A good month has gone by since the initial whiteboard brainstorm. I’ll summaries some of the discoveries rather than doing the tedium of a the blow-by-blow account of challenges, problems and solutions of the Turgid Sewer Rat.
Working in groups is challenging. This one I was ready for, so wasn’t too surprised as group members failed to show to class. Some have pulled out of the course, which does surprise me, as we are two thirds through and so close to the end.
Without the manpower, parts of the project won’t get programmed. But we had in our initial design identified the critical core components of the game. Without these, we have no game:
o level loading and display;
o collision detection;
o player and non-player movement in the world;
o doors, and the switches to activate them.
Everything else – music, sound effects, hand-drawn backgrounds, fluid animations, graphical HUDs, menu screens, movie cut scenes – would all wait. The core components was the grit around which out pearl could grow.
Even if there was complete group-breakdown and the bulk of the work fell to just one person, the the core components were manageable enough that there would at very least be a bunch of pixels roaming the screen, collecting other twinkling pixels, hitting some pixels that would move other pixels that would allow the first set of pixels into another part of the pixel world.
At it was, three of us got the bulk of the core component completed.
Team Funky is made up of a rotating membership.
Of the core components, three of them were critical, and needed to be completed to some degree at the same time.
Funky Member 1 worked on “collision detection.” The principle of this is that clusters of pixels are going to be moving about the screen, and at times connect with other clusters of pixels. What happens next depends on what those clusters are meant to be.
o Player hits some treasure. The treasure needs to disappear from the screen and the player’s score increase by some amount.
o Player hits wall. The player isn’t allowed to overlap with the wall and needs to be ‘pushed back’ into the room.
o Player hits albino rat monster. Albino rat monster will get angry and swipe at player with claws the size of scimitars.
Mediating between all of these interactions is the collision detection manager. Every update of the game, the collision detection manager is called to see if there is a collision between X and Y, and if so makes sure Z happens.
Of all the critical core components of the game, this was very critical. It also involved a mess of delicious mathematical geometry, so when TF1 got it working he deservedly could not wipe the smile of his face.
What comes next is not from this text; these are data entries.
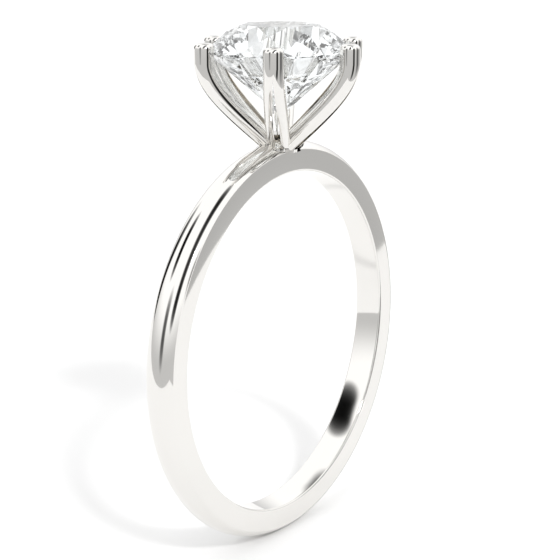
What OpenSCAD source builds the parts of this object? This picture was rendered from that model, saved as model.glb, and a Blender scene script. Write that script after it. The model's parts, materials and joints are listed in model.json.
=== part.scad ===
// Engagement ring: a plain court-section band, a six-claw head on a soldered
// peg, and a round brilliant stone.
// The finger axis runs along Y through the origin, and the head points up +Z.

/* [Band] */
// Inside diameter of the band, which is the finger size
bore_d = 17.3; // [15:0.1:21]
// Width of the band along the finger
band_w = 1.55; // [1.4:0.05:2.2]
// Thickness of the band from the bore to the top of its crown
band_t = 1.5; // [1.4:0.05:2.2]
// Height of the crown above the edge of the flat sides
crown_h = 0.35; // [0.2:0.05:0.45]
// Rounding where the bore meets the flat sides
inner_edge_r = 0.11; // [0.05:0.01:0.2]
// Rounding where the flat sides meet the crown
outer_edge_r = 0.12; // [0.05:0.01:0.2]

/* [Stone] */
// Diameter of the stone at its girdle
stone_d = 7.2; // [6.8:0.1:7.4]
// Height of the girdle's middle above the crown of the band
girdle_rise = 4.45; // [4.3:0.05:4.7]
// Width of the table across its corners, as a share of the stone's diameter
table_share = 0.53; // [0.5:0.01:0.6]
// Slope of the crown's main facets
crown_angle = 35; // [32:0.5:36]
// Slope of the pavilion's main facets
pavilion_angle = 40.8; // [40:0.2:42]
// Thickness of the girdle
girdle_t = 0.14; // [0.08:0.02:0.2]

/* [Claws] */
// Distance of the claw tips from the head's axis
claw_ring_r = 4; // [3.9:0.05:4.2]
// Diameter of a claw above its fork
claw_d = 1; // [0.9:0.05:1.1]
// Height of the claw tips above the crown of the band
claw_h = 4.95; // [4.8:0.05:5.1]
// Rounding of the claw tips
tip_round = 0.25; // [0.1:0.05:0.35]
// Diameter of each leg where the claw forks
leg_top_d = 0.62; // [0.56:0.02:0.64]
// Diameter of each leg at its foot
leg_foot_d = 0.46; // [0.4:0.02:0.5]
// Distance from the head's axis to the foot of a leg
foot_ring_r = 0.65; // [0.6:0.05:0.8]
// Slope of a leg at its foot
leg_slope = 40; // [36:1:44]

/* [Peg] */
// Diameter of the peg under the head
peg_d = 0.8; // [0.6:0.05:0.9]
// Depth of the peg's hole below the crown of the band
peg_depth = 1; // [0.8:0.05:1.1]
// Diameter of the boss that the legs are soldered round
boss_d = 1.1; // [1:0.05:1.2]
// Height of the boss above the crown of the band
boss_h = 0.55; // [0.4:0.05:0.7]
// Diameter of the plate that the feet of the legs stand on
plate_d = 1.7; // [1.6:0.05:1.8]
// Height of the plate above the crown of the band
plate_h = 0.05; // [0.03:0.01:0.1]
// Gap for solder round the peg
solder_gap = 0.02; // [0.01:0.01:0.04]

/* [Hidden] */
$fn = 96;

platinum = "gainsboro";
diamond = "aliceblue";

// Band
bore_r = bore_d / 2;
half_w = band_w / 2;
crown_r = bore_r + band_t;
// The crown is an arc through the two side edges and the crown's top
crown_arc_r = (half_w * half_w + crown_h * crown_h) / (2 * crown_h);
crown_arc_x = crown_r - crown_arc_r;
// Centre of the arc that rounds the outer edge, and its direction from the crown arc's centre
edge_y = half_w - outer_edge_r;
edge_x = crown_arc_x + sqrt(pow(crown_arc_r - outer_edge_r, 2) - edge_y * edge_y);
edge_angle = atan2(edge_y, edge_x - crown_arc_x);
// Reach of cutting shapes past what they cut
over = 1;

// Stone
stone_r = stone_d / 2;
girdle_top = crown_r + girdle_rise + girdle_t / 2;
girdle_bottom = girdle_top - girdle_t;
table_r = stone_r * table_share;
table_z = girdle_top + (stone_r - table_r) * tan(crown_angle);
culet_z = girdle_bottom - stone_r * tan(pavilion_angle);
// Eight main facets, with half facets a quarter of the way between them
mains = 8;
main_step = 360 / mains;
half_turn = main_step / 4;
star_turn = main_step / 2;
// Where a star facet, two mains and two upper halves meet, half way out from the table
star_r = (table_r * cos(star_turn) + stone_r) / 2;
star_z = girdle_top + (stone_r - star_r * cos(star_turn)) * tan(crown_angle);
// Where two lower halves and two pavilion mains meet, as a share of the way to the culet
lower_share = 0.77;
lower_r = stone_r * (1 - lower_share);
lower_z = girdle_bottom - (stone_r - lower_r * cos(star_turn)) * tan(pavilion_angle);
half_edge_r = stone_r * cos(half_turn);
upper_angle = atan((star_z - girdle_top) / (half_edge_r - star_r * cos(half_turn)));
lower_angle = atan((girdle_bottom - lower_z) / (half_edge_r - lower_r * cos(half_turn)));
star_angle = atan((table_z - star_z) / (star_r - table_r * cos(star_turn)));

// Claws
claws = 6;
claw_step = 360 / claws;
tip_z = crown_r + claw_h;
// The legs of a fork leave the claw side by side and overlap there
leg_start_y = (claw_d - leg_top_d) / 2;
leg_top_z = tip_z - 0.9;
foot_x = foot_ring_r * cos(claw_step / 2);
foot_y = foot_ring_r * sin(claw_step / 2);
foot_z = crown_r - 0.1;
// A leg is a Bezier curve that starts straight down and ends at the foot's slope
leg_drop = 1.6;
foot_reach = 2.4;
leg_start = [claw_ring_r, leg_start_y, leg_top_z];
leg_pull = leg_start - [0, 0, leg_drop];
leg_foot = [foot_x, foot_y, foot_z];
foot_pull = leg_foot + foot_reach * [cos(leg_slope), 0, sin(leg_slope)];
leg_steps = 10;
solder_angle = 0.6;
claw_fn = 16;
// The feet are cut off flat on top of the plate
foot_cut_z = crown_r + plate_h;

module half_profile_corner() {
    translate([bore_r - over, half_w - inner_edge_r])
        square([over + inner_edge_r, over + inner_edge_r]);
}

module inner_edge_cut() {
    difference() {
        half_profile_corner();
        translate([bore_r + inner_edge_r, half_w - inner_edge_r]) circle(inner_edge_r);
        translate([bore_r + inner_edge_r, -half_w]) square([over, 3 * band_w]);
    }
}

module outer_edge_cut() {
    difference() {
        translate([edge_x, edge_y])
            polygon([[0, 0], [0, over], [over, over], [over * cos(edge_angle), over * sin(edge_angle)]]);
        translate([edge_x, edge_y]) circle(outer_edge_r);
    }
}

// Section of the band: X is the distance from the finger axis, Y runs along the finger
module band_profile() {
    difference() {
        intersection() {
            translate([crown_arc_x, 0]) circle(crown_arc_r);
            translate([bore_r, -half_w]) square([band_t + over, band_w]);
        }
        for (side = [0, 1]) mirror([0, side]) {
            inner_edge_cut();
            outer_edge_cut();
        }
    }
}

module band_ring() {
    rotate([90, 0, 0]) rotate_extrude() band_profile();
}

module shank() {
    color(platinum) difference() {
        band_ring();
        translate([0, 0, crown_r - peg_depth])
            cylinder(r = peg_d / 2 + solder_gap, h = peg_depth + over);
    }
}

// Stem of the head that the legs are soldered round, from inside the band to above the plate
module boss() {
    r = boss_d / 2;
    translate([0, 0, crown_r - 0.5]) cylinder(r = r, h = 0.5 + boss_h - r / 2);
    translate([0, 0, crown_r + boss_h - r / 2]) cylinder(r1 = r, r2 = r / 2, h = r / 2);
}

module head_peg() {
    color(platinum) union() {
        difference() {
            union() {
                boss();
                translate([0, 0, crown_r - 0.2]) cylinder(r = plate_d / 2, h = 0.2 + plate_h);
            }
            band_ring();
        }
        translate([0, 0, crown_r - peg_depth]) cylinder(r = peg_d / 2, h = peg_depth + boss_h / 2);
    }
}

// Eight flat facets as a pyramid whose faces pass at distance r from the axis at height z
module facet_pyramid(turn, r, z, slope, base_z) {
    side_to_corner = 1 / cos(180 / mains);
    apex_z = z + r * slope;
    rotate([0, 0, turn + 180 / mains]) translate([0, 0, base_z])
        cylinder(r1 = (apex_z - base_z) / slope * side_to_corner, r2 = 0, h = apex_z - base_z, $fn = mains);
}

// Table, 8 stars, 8 mains and 16 upper halves, from the girdle up
module stone_crown() {
    intersection() {
        translate([0, 0, girdle_top - girdle_t / 2]) rotate([0, 0, half_turn / 2])
            cylinder(r = stone_r, h = table_z - girdle_top + girdle_t / 2);
        facet_pyramid(0, stone_r, girdle_top, tan(crown_angle), culet_z);
        facet_pyramid(star_turn, star_r, star_z, tan(star_angle), culet_z);
        facet_pyramid(half_turn, half_edge_r, girdle_top, tan(upper_angle), culet_z);
        facet_pyramid(-half_turn, half_edge_r, girdle_top, tan(upper_angle), culet_z);
    }
}

// 8 mains and 16 lower halves that meet at the culet, from the girdle down
module stone_pavilion() {
    mirror([0, 0, 1]) intersection() {
        translate([0, 0, -girdle_bottom - girdle_t / 2]) rotate([0, 0, half_turn / 2])
            cylinder(r = stone_r, h = girdle_bottom + girdle_t / 2 - culet_z);
        facet_pyramid(0, stone_r, -girdle_bottom, tan(pavilion_angle), -table_z);
        facet_pyramid(half_turn, half_edge_r, -girdle_bottom, tan(lower_angle), -table_z);
        facet_pyramid(-half_turn, half_edge_r, -girdle_bottom, tan(lower_angle), -table_z);
    }
}

module centre_stone() {
    color(diamond) union() {
        stone_crown();
        stone_pavilion();
    }
}

// Space that the stone's edge takes out of the claws
module stone_seat() {
    seat_depth = 1.2;
    inner_r = stone_r - seat_depth;
    rotate_extrude($fn = 48) polygon([
        [0, girdle_bottom - seat_depth * tan(lower_angle)],
        [inner_r, girdle_bottom - seat_depth * tan(lower_angle)],
        [stone_r, girdle_bottom],
        [stone_r, girdle_top],
        [inner_r, girdle_top + seat_depth * tan(upper_angle)],
        [0, girdle_top + seat_depth * tan(upper_angle)]
    ]);
}

function leg_point(t) =
    pow(1 - t, 3) * leg_start + 3 * pow(1 - t, 2) * t * leg_pull
    + 3 * (1 - t) * t * t * foot_pull + pow(t, 3) * leg_foot;

function leg_radius(t) = (leg_top_d + (leg_foot_d - leg_top_d) * t) / 2;

module leg_ball(t) {
    translate(leg_point(t)) sphere(r = leg_radius(t), $fn = claw_fn);
}

module claw_leg() {
    for (i = [0 : leg_steps - 1])
        hull() {
            leg_ball(i / leg_steps);
            leg_ball((i + 1) / leg_steps);
        }
}

// Round wire with rounded rim, from the fork to the tip
module claw_tip() {
    core_r = claw_d / 2 - tip_round;
    translate([claw_ring_r, 0, 0]) {
        translate([0, 0, leg_top_z])
            cylinder(r = claw_d / 2, h = tip_z - tip_round - leg_top_z, $fn = claw_fn);
        translate([0, 0, leg_top_z]) cylinder(r = core_r, h = tip_z - leg_top_z, $fn = claw_fn);
        translate([0, 0, tip_z - tip_round])
            rotate_extrude($fn = claw_fn) translate([core_r, 0]) circle(tip_round, $fn = claw_fn);
        translate([0, 0, leg_top_z]) sphere(r = claw_d / 2, $fn = claw_fn);
    }
}

// Wedge of the head that one claw may fill, so that neighbours meet with a hair's gap for solder
module claw_sector() {
    reach = 2 * claw_ring_r;
    half = claw_step / 2 - solder_angle;
    translate([0, 0, foot_cut_z]) linear_extrude(claw_h + over)
        polygon([
            [0, 0],
            [reach * cos(half), -reach * sin(half)],
            [reach * cos(half), reach * sin(half)]
        ]);
}

module claw(number) {
    color(platinum) rotate([0, 0, -90 + number * claw_step]) difference() {
        intersection() {
            union() {
                claw_tip();
                claw_leg();
                mirror([0, 1, 0]) claw_leg();
            }
            claw_sector();
        }
        stone_seat();
        boss();
    }
}

shank();
head_peg();
claw(0);  // claw_1
claw(1);  // claw_2
claw(2);  // claw_3
claw(3);  // claw_4
claw(4);  // claw_5
claw(5);  // claw_6
centre_stone();
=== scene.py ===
"""Engagement ring: a court band, a head of six forked claws and a round brilliant stone."""
import json
import math

import bpy
from bpy.props import FloatProperty, FloatVectorProperty, PointerProperty
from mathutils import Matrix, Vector


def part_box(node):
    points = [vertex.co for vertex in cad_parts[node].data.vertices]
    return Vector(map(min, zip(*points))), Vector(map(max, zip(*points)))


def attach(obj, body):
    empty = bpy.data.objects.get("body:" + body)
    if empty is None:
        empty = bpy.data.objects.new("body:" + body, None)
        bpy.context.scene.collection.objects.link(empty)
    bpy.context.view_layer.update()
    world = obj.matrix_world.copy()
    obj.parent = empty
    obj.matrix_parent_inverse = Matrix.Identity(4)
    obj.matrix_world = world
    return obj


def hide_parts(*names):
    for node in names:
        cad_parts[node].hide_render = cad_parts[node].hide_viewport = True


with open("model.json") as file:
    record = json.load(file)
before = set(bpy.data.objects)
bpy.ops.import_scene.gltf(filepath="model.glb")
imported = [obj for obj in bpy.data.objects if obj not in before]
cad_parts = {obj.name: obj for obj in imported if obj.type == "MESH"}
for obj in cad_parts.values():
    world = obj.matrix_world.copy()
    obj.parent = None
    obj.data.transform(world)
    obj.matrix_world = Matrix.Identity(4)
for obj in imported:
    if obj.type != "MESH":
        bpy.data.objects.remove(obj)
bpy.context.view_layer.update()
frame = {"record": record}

bl_info = {
    "name": "Engagement Ring",
    "version": (1, 0, 0),
    "blender": (4, 5, 0),
    "location": "View3D > Sidebar > Ring",
    "description": "Builds a six-claw solitaire ring on its packed frame",
    "category": "Object",
}

MM = 0.001

BAND_LOW, BAND_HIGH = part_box("shank")
STONE_LOW, STONE_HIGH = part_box("centre_stone")
CLAW_LOW, CLAW_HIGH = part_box("claw_1")

CROWN_R = BAND_HIGH[2]
HALF_W = BAND_HIGH[1]
BORE_R = frame["record"]["mounts"][0]["dims"]["r_mm"] * MM
STONE_R = STONE_HIGH[0]
TIP_Z = CLAW_HIGH[2]
CLAW_D = 1.0 * MM
CLAW_RING_R = -CLAW_LOW[1] - CLAW_D / 2
CLAWS = 6
CLAW_STEP = 2 * math.pi / CLAWS

# How finely the round shapes are made.
CROWN_POINTS = 160
BAND_STEPS = 256
EDGE_STEPS = 6
WIRE_POINTS = 64
LEG_STEPS = 40
LEG_EDGE_STEPS = 5
TIP_STEPS = 10
GIRDLE_POINTS = 192
FOOT_POINTS = 128
FLARE_STEPS = 12
SHARP_EDGE = math.radians(50)
WELD = 0.000001
TINY = 0.0000001

# The legs are a hair thinner than the tip that they start in.
LEG_FIT = 0.99
LEG_START_PULL = 1.1 * MM
LEG_FOOT_PULL = 2.85 * MM
FOOT_SINK = 0.05 * MM
GAP_START = 0.12
GAP_GROWTH = 1.6

SEAT_H = 1.0 * MM
SEAT_RUN = 1.2 * MM

FLARE_BASE_DROP = 0.2 * MM
FLARE_BASE_H = 0.3 * MM

FLOOR_SIZE = 0.7
FLOOR_CENTRE = (0.305, 0.318)
KEY_PLACE = (-0.141, -0.237, 0.23)
KEY_POWER = 1.0
KEY_ANGLE = math.radians(7)

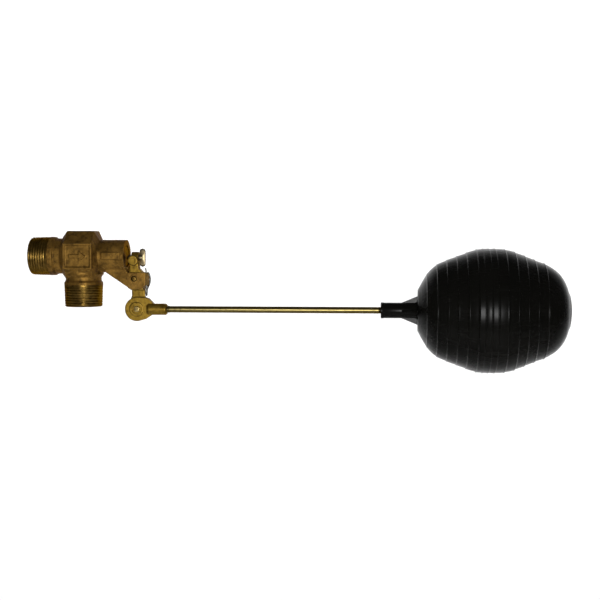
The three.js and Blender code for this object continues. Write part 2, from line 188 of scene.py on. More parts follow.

But to make sure it worked, the player needed to be moving around the screen. TF2 worked on this, scavenging code from our old Asteroids game. We would have a birds eye view of the Turgid Sewer Rat moving through sewers, so TF2 did not need to mess about with a gravity component. Instead he had to think hard about player interface, and what would be comfortable and intuative for the player when using a controller. This is still being decided on, but at very least we now had a tiny Turgid Sewer Rat that could be moved about the screen.
While this was happening, I was putting together the code for loading the level. We had decided to store the level definitions in two text files. One would store the level walls, doors, and switches, while the other would have all the objects and spawn point for the things that would populate the sewers.
A few technical points: We’re using a 1028 X 7xx screen size. The map is a series of tiles 32×32 pixels. This means each section of wall, each door, each door switch, and each background tile (ground, water, toilet water) is a square 32 by 32 pixels. The map would therefore be a grid 40 tiles wide and 32 tiles high.
When a level is built, the map file is first read and stored, then the object file. On each update of the game cycle, the objects are drawn on top of the background map.
And here is where the all-important collision manager works its magic. Each tile and object has a bounding box created around it, and the manager calculates if there is any overlap at any point. If it is the player and a ground tile, then the play just passes over it. But if a player collides with a wall, they need to be pushed back into the room.
Player, walls, collisions. Somewhere in this, TF1 got our first enemy onscreen. Clusters of sprites that will be our albino rat creatures that follow the Turgid Sewer Rat when he gets too close.
Final core components were switches and doors. This involved tinkering with the collision manager so that when a player collided with a switch, the corresponding door(s) will open (or close).
Enough core. On with the level design!